You're two, almost three. It's a tough age. For both of us. Lately I've
been asking myself why you are such a dick so much of the time. Is
it because you have a new sister who you have to share us with? Is
it just "the age"? Or is it me? Do I expect too much from you? Am I
too strict and need to chill out?
But today I had a bit of a realization about this boundary testing
you are doing, this quest for control that you have undertaken.
Took me long enough, but here it is.
Sam, my darling boy. My sweet, funny, bright,
two-almost-three-year-old . . .
The rules will always be the same. You are never allowed to bite
your sister's nose or run over the cat with your bike. You must
share your toys with your friends if you expect them to share with
you. Hitting me will always gain you a time out. If you throw
things, they will be taken away for the rest of the day. You must
say please and thank you.
Your routine will always be stable. We never watch TV before
breakfast. There will be meals and snacks at regular, predictable
times, and for-the-love-of-my-sanity we always have
quiet time after lunch so please stop telling me you don't
want to!! You will wash your hands after using the
toilet. You will use soap. Before bed you have a bath, brush your
teeth and we read books together . . . after which I expect you to
actually GO TO BED. Tomorrow we will do it all again.

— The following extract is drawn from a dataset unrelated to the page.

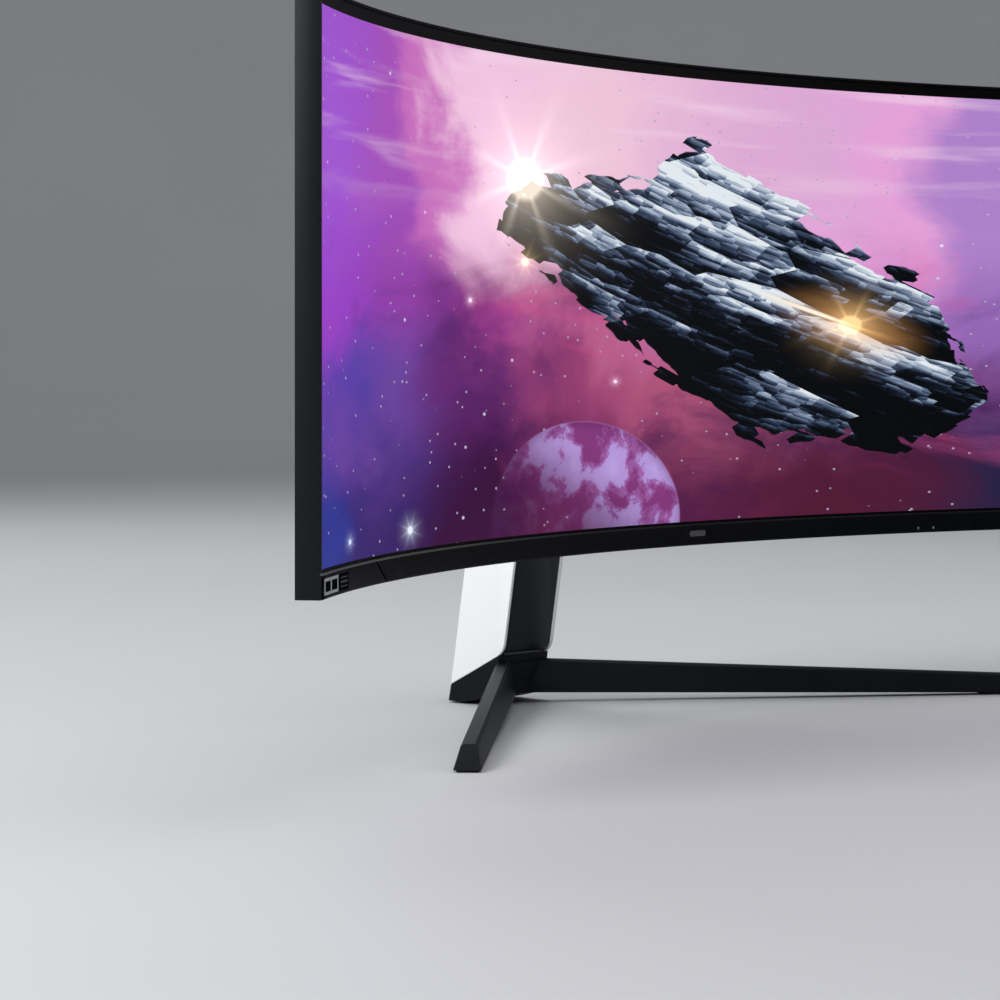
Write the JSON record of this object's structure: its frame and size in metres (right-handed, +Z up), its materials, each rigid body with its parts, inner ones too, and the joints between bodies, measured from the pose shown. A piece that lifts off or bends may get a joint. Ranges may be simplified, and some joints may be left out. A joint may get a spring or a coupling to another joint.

The answers to certain questions will always be the same, so -
omg - you can stop asking!!! Yes, that is Lucy. No, you may
not jump on the bed while she is laying there. Yes, I'm making you
french toast. No, the coffee table is not a Sam table so please get
down off of it. No, you may not play with the nail clippers. Because
you could cut yourself. No, no, no. Because, because, because.
Yes, that is wine in my glass. No, you can't
But most importantly, Sam, I will always love you. No matter how
often you throw your toys or don't share. No matter how many
time-outs I give. No matter how impatient I get with your repetitive
questions or whining refusal to cooperate. No matter how strict I
may seem, or how high I set the bar for you.
No matter how many babies I have after you.
I will ALWAYS love you more than you can imagine.
And I know that you are just experimenting to discover which boundaries
of your universe are absolute and which can be bent to your will. I get
that. So I will try to be more patient, more understanding, more
enthusiastic. I will try to remember that everything is a big deal to
you, even if it is terribly mundane to me. And I will take a deep breath
before losing my cool and practice saying yes more often than no.
When I'm having difficulty enjoying your company, I'll try to add to this list:
I love watching your little brain work when you're trying to figure
I love the expression on your face when I've given you an answer
that you know is not true. Don't worry, it's just sarcasm. You'll become very familiar with it.
I love your belly laugh.
I love when you come cuddle with me in the morning after dad leaves
I love how you kiss your little sister goodnight.
You're a cool little dude, Sam. I like hanging out with you and watching the person you are growing into.